Not only can Gemini now understand spoken words, but it can also pick up on the tone and mood in audio and even identify sounds like dogs barking or automobiles driving by.
Learn more about Gemini 1.5 Pro’s audio processing feature here.
2) Analyzing Videos
Gemini 1.5 Pro can also analyze uploaded videos or videos from external links. It can analyze the whole content of the video and generate meaningful information from the video’s content.
Matt Shumer, the CEO of HyperWriteAI, experimented with the open-source Gemini 1.5 Pro. He gave several YouTube video links as inputs and asked the model to summarize the videos and give reviews for each.
Introducing `gemini-youtube-researcher` 📈
— Matt Shumer (@mattshumer_) April 10, 2024
An open-source Gemini 1.5 Pro agent that LISTENS to videos and delivers topical reports.
Just provide a topic, and a chain of AIs with access to YouTube will analyze relevant videos and generate a comprehensive report for you. pic.twitter.com/bd0OZkvCkq
It did an amazing job in analyzing the videos. This is quite a groundbreaking feature as analyzing videos from external links has been a hectic task or impossible task for most LLMs till now, but Gemini’s capabilities prove to be otherwise.
3) System Instructions
Gemini now allows users to guide the model’s responses with system instructions. They can define roles, formats, goals, and rules to steer the model’s behaviour for the specific use case.
This is an amazing feature as now users can completely control the nature and type of responses that they want from Gemini.
They can have various types of answers generated varying specifically from different preferences and use cases. So do talk to Gemini about the requirements in the system instructions and have the responses adjusted to style required.
4) JSON Mode and Function Calling Enhancements
Users can now instruct the Gemini Model to output JSON objects. This mode makes it possible to extract structured data from pictures or text. Users can upload any image or video and ask Gemini to output the unstructured data objects into JSON objects.
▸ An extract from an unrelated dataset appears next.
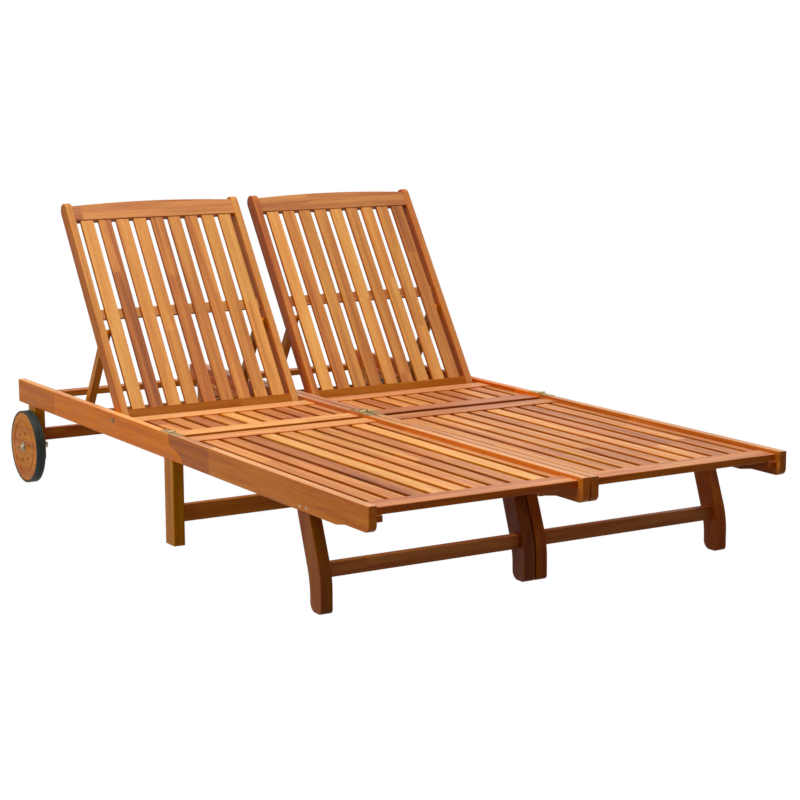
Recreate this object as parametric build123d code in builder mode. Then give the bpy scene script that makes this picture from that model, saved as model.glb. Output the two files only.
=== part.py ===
from build123d import *

import os
from math import cos, radians, sin, tan

# A double chaise lounger in millimetres: two slatted wooden loungers side by side, bolted together.
# X runs across, Y from the foot end to the wheel end, and Z up from the ground below the middle.
# Each lounger has a fixed frame, a foot section that folds up over the seat, and a backrest with a prop.
# It is drawn as it stands in use: foot section down, backrest raised, prop in the lowest notches.

# Overall sizes
LENGTH = 2000.0
UNIT_WIDTH = 560.0
UNIT_GAP = 4.0
RAIL_TOP = 280.0
RAIL_HEIGHT = 65.0
RAIL_THICKNESS = 20.0
EDGE_ROUND = 2.0
OVERRUN = 5.0
FIT_CLEARANCE = 0.05
SIDE_CLEARANCE = 0.5

# Fold between the foot section and the frame
FOLD_FROM_HEAD = 1022.0
JAW_LENGTH = 82.0
SCARF_GAP = 0.8
FOLD_CLEARANCE = 28.0
SCARF_SHARES = ((0.06, 0.41), (0.57, 0.61), (0.85, 0.76))

# Toe of the foot section's rails
TOE_LENGTH = 102.0
TOE_SLOPE = 38.0
TOE_LIFT = 7.0
TOE_ROUND = 17.0
STEP_ROUND = 30.0

# Cross rails, ledgers and slats of the seat and foot section
SEAT_LENGTH = 299.0
CROSS_RAIL_WIDTH = 60.0
CROSS_RAIL_THICKNESS = 17.0
CROSS_RAIL_DROP = 8.0
CROSS_RAIL_SETBACK = 18.0
LEDGER_WIDTH = 20.0
LEDGER_HEIGHT = 28.0
LEDGER_SETBACK = 12.0
SLAT_COUNT = 9
SLAT_WIDTH = 38.0
SLAT_THICKNESS = 12.0
SLAT_DROP = 11.0
FOOT_BATTEN_WIDTH = 50.0
FOOT_BATTEN_THICKNESS = 12.0

# Head cross rail, which the lowered backrest lies on
HEAD_RAIL_WIDTH = 38.0
HEAD_RAIL_SETBACK = 4.0
HEAD_RAIL_GAP = 1.0

# Legs and posts, each with a tongue behind the rail
LEG_THICKNESS = 30.0
LEG_DEPTH = 50.0
TONGUE_CLEARANCE = 3.0
FOOT_LEG_FROM_END = 208.0
FOOT_LEG_FRONT_SWEEP = 49.0
FOOT_LEG_BACK_SWEEP = 54.0
FOOT_LEG_FRONT_KNEE = 85.0
FOOT_LEG_BACK_KNEE = 64.0
FOOT_LEG_KNEE_RADIUS = 184.0
FOOT_LEG_FRONT_ROUND = 11.0
FOOT_LEG_BACK_ROUND = 21.0
POST_BEFORE_FOLD = 22.0
WHEEL_LEG_FROM_END = 72.0
WHEEL_LEG_BOTTOM = 58.0
WHEEL_LEG_ROUND = 10.0

# Stretchers between the legs
STRETCHER_THICKNESS = 20.0
FOOT_STRETCHER_BOTTOM = 75.0
FOOT_STRETCHER_HEIGHT = 33.0
FOOT_STRETCHER_FROM_END = 233.0
MID_STRETCHER_BOTTOM = 56.0
MID_STRETCHER_HEIGHT = 43.0
REAR_STRETCHER_BOTTOM = 115.0
REAR_STRETCHER_HEIGHT = 34.0

# Backrest, drawn in its own tilted plane: heights run up the backrest from its pivot
BACK_ANGLE = 56.07
PIVOT_FROM_FOLD = 342.0
PIVOT_DROP = 19.0
STILE_THICKNESS = 20.0
STILE_DEPTH = 40.0
STILE_FRONT = 19.0
STILE_HEIGHT = 646.0
STILE_SIDE_GAP = 1.5
BACK_RAIL_THICKNESS = 20.0
BACK_RAIL_SETBACK = 2.0
BOTTOM_RAIL_HEIGHT = 40.0
CREST_BELOW_STILES = 60.0
CREST_END_HEIGHT = 45.0
CREST_RISE = 8.0
BACK_SLAT_WIDTH = 37.0
BACK_SLAT_THICKNESS = 10.0
BACK_SLAT_SETBACK = 4.5
BACK_BATTEN_BOTTOM = 289.0
BACK_BATTEN_HEIGHT = 31.0
BACK_BATTEN_THICKNESS = 6.0
BACK_BATTEN_END_GAP = 5.0

# Prop: two arms on wooden pegs, and a bar that drops into the notched racks
PEG_DIAMETER = 10.0
PEG_HEIGHT = 256.0
PEG_BEHIND_PIVOT = 11.5
PEG_STAND_OUT = 2.0
ARM_ANGLE = 58.6
ARM_LENGTH = 274.0
ARM_WIDTH = 20.0
ARM_THICKNESS = 20.0
BAR_DIAMETER = 13.0
RACK_TOP_GAP = 1.0
RACK_THICKNESS = 20.0
RACK_NOTCH_COUNT = 4
RACK_NOTCH_WIDTH = 14.0
RACK_NOTCH_DEPTH = 13.0
RACK_FRONT_MARGIN = 25.0
RACK_REAR_MARGIN = 46.0
RACK_LEG_GAP = 12.8

# Wheels: a wooden disc with a rubber tyre, on a bolt through the wheel leg
WHEEL_RADIUS = 102.0
WHEEL_WIDTH = 26.0
WHEEL_GAP = 4.0
AXLE_FROM_LEG_FRONT = 17.0
AXLE_DIAMETER = 10.0
DISC_RADIUS = 97.5
DISC_ROUND = 4.0
DISC_GROOVE_RADIUS = 72.0
DISC_GROOVE_WIDTH = 5.0
DISC_GROOVE_DEPTH = 1.5
DISC_HOLE_COUNT = 6
DISC_HOLE_DIAMETER = 9.0
DISC_HOLE_CIRCLE_RADIUS = 41.0
DISC_HOLE_PHASE = 48.0
RIM_GROOVE_WIDTH = 9.0
RIM_GROOVE_DEPTH = 4.0
TYRE_ROUND = 2.0
TREAD_GROOVE_WIDTH = 4.0
TREAD_GROOVE_DEPTH = 1.5
AXLE_WASHER_DIAMETER = 26.0
AXLE_WASHER_THICKNESS = 1.5
AXLE_CAP_DIAMETER = 16.0
AXLE_CAP_HEIGHT = 7.0
AXLE_CAP_EDGE = 2.5
AXLE_NUT_WIDTH = 16.0
AXLE_NUT_HEIGHT = 8.0
FACE_CLEARANCE = 0.3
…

Gemini 1.5 Pro now supports audio inputs, system instructions, and JSON mode pic.twitter.com/VB22IgDzto
— Phil (@phill__1) April 9, 2024
Google stated that for now users can get started with cURL, and also that Python SDK support will be coming soon to the model. So go ahead, and enjoy extracting data with JSON capabilities.
Gemini’s function-calling abilities have also been enhanced by Google. Reliability can now be increased by choosing modes that restrict the model’s outputs. Select the function itself, the text, or the function call.
Recently, OpenAI’s GPT-4 Turbo Vision model introduced similar JSON and Function Calling abilities which highly leverage it for a variety of developer-related tasks and functions.
5) A New Embedding Model with Improved Performance
Google has released their latest text-embedding model named text-embedding-004, (text-embedding-preview-0409 in Vertex AI) aka Gecko. This model has been released via the Gemini API.
The model outperforms several well-known models such as Mistral-7b and OpenAI’s text-embedding-3- large-256 model on the MTEB benchmarks. MTEB stands for Massive Text Embedding Benchmarks and it is a great metric to evaluate text embedding models based on average word embeddings.
It achieves a stronger retrieval performance than most models:
Overall, all of these features are just the beginning of 1.5 Pro’s evolution as a high-quality and efficient LLM. Google has promised more improvements in the days to come.
Conclusion
Gemini’s enhanced feature upgrades have tremendous potential to disrupt the field of Generative AI. Several users worldwide have awaited the arrival of these features and now Gemini stands tall in the AI Market leveraged with these enhancements.